WHAT YOU ARE ASKED TO DO | Lines containing the word "FreeCAD" should be extracted in full.

CAD and scene scripts
>>>

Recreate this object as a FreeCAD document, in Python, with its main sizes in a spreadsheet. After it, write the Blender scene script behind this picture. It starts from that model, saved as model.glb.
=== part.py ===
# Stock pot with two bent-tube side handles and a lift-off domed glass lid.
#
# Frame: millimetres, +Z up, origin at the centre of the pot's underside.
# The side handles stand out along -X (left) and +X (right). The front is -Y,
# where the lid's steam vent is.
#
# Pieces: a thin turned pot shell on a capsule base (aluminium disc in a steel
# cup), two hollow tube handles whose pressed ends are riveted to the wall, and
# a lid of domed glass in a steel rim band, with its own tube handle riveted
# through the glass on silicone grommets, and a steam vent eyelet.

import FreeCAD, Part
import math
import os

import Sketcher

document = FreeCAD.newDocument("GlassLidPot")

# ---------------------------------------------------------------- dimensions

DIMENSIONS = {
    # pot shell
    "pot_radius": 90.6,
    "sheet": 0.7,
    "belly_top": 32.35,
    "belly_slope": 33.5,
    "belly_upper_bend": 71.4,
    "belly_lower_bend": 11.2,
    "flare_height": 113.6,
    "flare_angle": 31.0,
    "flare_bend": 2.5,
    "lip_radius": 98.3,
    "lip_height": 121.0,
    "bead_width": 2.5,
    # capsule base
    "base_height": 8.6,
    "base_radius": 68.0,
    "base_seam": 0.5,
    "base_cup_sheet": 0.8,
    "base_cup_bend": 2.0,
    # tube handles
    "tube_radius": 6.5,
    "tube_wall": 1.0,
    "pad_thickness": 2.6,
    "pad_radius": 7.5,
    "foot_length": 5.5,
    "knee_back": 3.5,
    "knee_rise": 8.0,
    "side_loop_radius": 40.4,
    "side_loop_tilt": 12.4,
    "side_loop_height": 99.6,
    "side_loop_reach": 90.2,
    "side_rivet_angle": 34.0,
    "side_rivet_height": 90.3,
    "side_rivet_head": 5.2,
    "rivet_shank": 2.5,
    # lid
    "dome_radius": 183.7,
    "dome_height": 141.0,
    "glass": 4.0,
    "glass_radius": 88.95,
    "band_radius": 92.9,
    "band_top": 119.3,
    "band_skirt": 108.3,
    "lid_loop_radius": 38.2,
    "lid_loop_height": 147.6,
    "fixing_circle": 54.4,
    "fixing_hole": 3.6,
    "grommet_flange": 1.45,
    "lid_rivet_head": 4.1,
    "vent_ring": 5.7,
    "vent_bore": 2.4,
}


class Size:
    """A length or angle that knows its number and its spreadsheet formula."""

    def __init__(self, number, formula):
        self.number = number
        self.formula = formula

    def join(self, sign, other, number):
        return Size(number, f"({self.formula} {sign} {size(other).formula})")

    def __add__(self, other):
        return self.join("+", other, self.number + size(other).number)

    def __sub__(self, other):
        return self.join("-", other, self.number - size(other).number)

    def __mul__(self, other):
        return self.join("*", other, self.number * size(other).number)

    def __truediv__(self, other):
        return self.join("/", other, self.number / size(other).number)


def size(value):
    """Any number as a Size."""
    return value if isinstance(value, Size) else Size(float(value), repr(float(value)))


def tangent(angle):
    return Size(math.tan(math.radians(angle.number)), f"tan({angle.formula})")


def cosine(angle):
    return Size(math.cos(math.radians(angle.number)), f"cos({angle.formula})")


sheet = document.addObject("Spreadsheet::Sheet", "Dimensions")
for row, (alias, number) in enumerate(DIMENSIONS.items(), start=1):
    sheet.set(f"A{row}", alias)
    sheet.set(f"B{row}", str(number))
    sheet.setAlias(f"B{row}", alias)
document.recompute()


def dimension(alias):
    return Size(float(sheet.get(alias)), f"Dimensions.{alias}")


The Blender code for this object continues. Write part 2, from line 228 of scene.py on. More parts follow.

<<<
>>>

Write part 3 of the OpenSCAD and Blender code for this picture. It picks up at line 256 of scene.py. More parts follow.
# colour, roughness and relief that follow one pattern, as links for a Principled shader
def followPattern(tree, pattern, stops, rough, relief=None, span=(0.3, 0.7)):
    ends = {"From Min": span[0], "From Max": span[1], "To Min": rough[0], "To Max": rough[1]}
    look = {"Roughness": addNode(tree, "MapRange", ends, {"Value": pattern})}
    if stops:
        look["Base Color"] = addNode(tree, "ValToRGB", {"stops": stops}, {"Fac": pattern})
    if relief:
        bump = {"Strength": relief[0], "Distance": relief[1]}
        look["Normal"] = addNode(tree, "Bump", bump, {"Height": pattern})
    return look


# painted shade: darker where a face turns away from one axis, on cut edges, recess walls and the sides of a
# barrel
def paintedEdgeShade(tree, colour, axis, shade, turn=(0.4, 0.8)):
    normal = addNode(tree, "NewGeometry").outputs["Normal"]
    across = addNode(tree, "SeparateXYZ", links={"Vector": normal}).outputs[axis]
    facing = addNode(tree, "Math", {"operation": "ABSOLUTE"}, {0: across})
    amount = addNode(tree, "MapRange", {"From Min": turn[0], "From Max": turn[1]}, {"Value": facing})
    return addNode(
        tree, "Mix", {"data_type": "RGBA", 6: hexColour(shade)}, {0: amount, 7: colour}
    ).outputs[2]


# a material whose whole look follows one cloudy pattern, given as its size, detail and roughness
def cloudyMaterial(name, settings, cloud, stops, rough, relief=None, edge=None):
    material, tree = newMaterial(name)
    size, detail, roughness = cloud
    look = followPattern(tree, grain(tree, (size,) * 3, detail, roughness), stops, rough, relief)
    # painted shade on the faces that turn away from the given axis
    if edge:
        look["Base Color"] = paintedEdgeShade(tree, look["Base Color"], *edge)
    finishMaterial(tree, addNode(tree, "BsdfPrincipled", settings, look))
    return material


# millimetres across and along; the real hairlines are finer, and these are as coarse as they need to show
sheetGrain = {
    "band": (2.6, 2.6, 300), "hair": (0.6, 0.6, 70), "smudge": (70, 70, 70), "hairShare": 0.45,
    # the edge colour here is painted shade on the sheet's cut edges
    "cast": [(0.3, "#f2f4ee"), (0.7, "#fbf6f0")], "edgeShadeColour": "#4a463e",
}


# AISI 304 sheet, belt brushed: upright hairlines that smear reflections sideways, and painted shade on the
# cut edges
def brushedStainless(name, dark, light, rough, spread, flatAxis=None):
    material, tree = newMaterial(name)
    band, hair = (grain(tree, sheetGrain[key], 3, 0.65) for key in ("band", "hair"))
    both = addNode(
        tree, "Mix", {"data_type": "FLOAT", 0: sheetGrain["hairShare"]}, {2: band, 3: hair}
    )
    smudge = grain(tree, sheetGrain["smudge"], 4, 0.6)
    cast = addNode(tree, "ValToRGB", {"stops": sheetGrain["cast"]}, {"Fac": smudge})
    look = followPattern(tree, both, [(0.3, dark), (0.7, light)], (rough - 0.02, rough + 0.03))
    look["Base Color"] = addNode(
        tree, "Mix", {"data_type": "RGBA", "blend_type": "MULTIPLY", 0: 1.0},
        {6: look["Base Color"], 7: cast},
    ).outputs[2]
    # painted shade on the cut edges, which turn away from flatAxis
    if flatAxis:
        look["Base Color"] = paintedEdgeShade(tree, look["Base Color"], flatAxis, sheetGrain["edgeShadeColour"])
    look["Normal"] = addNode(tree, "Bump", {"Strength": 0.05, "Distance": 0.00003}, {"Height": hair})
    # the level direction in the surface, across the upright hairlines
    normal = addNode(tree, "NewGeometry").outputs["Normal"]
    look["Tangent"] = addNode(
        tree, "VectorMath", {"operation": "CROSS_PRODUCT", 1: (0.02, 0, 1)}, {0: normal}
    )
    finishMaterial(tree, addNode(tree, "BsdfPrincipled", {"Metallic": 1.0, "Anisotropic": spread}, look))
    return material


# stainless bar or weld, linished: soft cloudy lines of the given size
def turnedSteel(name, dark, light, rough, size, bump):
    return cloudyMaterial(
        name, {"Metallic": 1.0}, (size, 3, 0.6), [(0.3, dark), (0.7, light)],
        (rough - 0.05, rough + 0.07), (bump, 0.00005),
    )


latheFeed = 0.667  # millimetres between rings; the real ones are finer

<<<
>>>

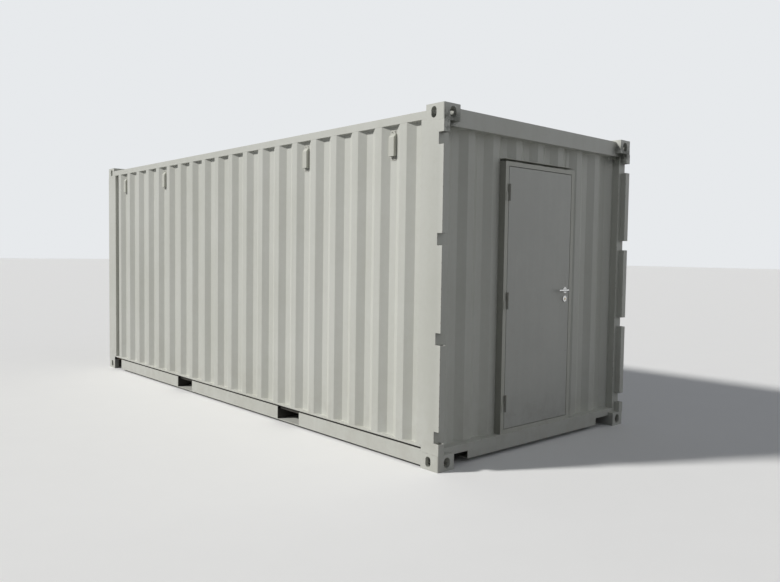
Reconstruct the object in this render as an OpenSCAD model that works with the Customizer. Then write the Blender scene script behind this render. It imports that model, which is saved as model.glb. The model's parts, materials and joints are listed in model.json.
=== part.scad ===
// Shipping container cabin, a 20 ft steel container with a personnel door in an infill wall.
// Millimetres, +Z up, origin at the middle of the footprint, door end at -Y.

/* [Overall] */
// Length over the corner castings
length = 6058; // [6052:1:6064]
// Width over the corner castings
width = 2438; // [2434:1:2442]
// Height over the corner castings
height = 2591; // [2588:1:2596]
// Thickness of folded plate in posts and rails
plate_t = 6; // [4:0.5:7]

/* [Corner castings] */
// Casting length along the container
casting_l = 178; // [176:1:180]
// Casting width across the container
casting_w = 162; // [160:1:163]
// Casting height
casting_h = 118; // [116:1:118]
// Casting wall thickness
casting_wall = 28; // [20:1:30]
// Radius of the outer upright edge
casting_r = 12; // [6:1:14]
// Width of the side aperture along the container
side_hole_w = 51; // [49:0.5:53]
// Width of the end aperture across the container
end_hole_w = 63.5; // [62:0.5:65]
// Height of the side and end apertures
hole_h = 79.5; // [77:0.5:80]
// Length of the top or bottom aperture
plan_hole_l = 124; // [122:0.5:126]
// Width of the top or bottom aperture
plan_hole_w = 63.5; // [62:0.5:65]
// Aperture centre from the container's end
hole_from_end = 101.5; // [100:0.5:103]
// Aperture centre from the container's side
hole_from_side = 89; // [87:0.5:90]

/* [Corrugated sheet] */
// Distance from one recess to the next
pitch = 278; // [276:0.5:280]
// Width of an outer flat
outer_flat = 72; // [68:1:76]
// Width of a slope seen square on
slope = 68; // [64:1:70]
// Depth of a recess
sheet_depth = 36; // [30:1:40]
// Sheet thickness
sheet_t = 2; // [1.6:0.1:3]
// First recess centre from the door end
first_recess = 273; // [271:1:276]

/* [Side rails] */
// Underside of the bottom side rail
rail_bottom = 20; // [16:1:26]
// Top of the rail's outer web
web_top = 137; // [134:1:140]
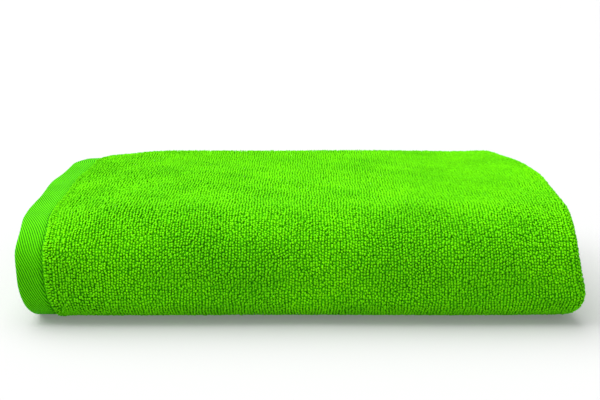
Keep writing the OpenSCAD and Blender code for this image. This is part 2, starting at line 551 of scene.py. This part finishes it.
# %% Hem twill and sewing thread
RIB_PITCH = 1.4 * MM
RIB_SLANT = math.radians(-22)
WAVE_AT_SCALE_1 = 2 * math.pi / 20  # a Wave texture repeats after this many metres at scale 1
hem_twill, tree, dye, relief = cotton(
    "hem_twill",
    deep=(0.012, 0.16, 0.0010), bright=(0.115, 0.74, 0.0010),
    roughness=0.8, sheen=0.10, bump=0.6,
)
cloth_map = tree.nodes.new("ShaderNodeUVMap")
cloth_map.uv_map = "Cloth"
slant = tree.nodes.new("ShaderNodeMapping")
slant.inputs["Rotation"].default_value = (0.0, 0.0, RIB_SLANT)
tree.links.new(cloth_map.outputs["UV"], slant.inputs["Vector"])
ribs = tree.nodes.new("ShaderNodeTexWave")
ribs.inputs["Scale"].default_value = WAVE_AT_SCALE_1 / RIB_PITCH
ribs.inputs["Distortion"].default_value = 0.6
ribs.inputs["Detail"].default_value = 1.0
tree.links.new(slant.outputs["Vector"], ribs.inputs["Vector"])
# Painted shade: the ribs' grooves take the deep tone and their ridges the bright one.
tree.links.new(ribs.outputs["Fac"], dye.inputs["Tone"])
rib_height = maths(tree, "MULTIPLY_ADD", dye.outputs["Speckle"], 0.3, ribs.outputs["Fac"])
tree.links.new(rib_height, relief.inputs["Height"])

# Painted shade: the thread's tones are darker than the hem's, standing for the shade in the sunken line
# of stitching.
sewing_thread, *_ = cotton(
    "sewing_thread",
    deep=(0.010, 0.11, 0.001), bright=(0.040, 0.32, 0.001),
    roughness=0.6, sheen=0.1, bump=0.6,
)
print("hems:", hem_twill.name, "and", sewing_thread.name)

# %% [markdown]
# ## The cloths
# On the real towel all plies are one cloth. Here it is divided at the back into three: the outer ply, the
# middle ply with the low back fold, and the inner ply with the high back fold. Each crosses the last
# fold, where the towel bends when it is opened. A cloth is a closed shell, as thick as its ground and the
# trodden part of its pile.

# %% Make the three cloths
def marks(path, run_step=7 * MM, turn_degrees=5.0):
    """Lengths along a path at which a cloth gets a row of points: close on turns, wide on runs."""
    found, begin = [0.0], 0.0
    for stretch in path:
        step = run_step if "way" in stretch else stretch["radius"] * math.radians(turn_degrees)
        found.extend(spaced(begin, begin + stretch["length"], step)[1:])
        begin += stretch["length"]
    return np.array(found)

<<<

TASK SOLUTION |
Recreate this object as a FreeCAD document, in Python, with its main sizes in a spreadsheet. After it, write the Blender scene script behind this picture. It starts from that model, saved as model.glb.
import FreeCAD, Part
document = FreeCAD.newDocument("GlassLidPot")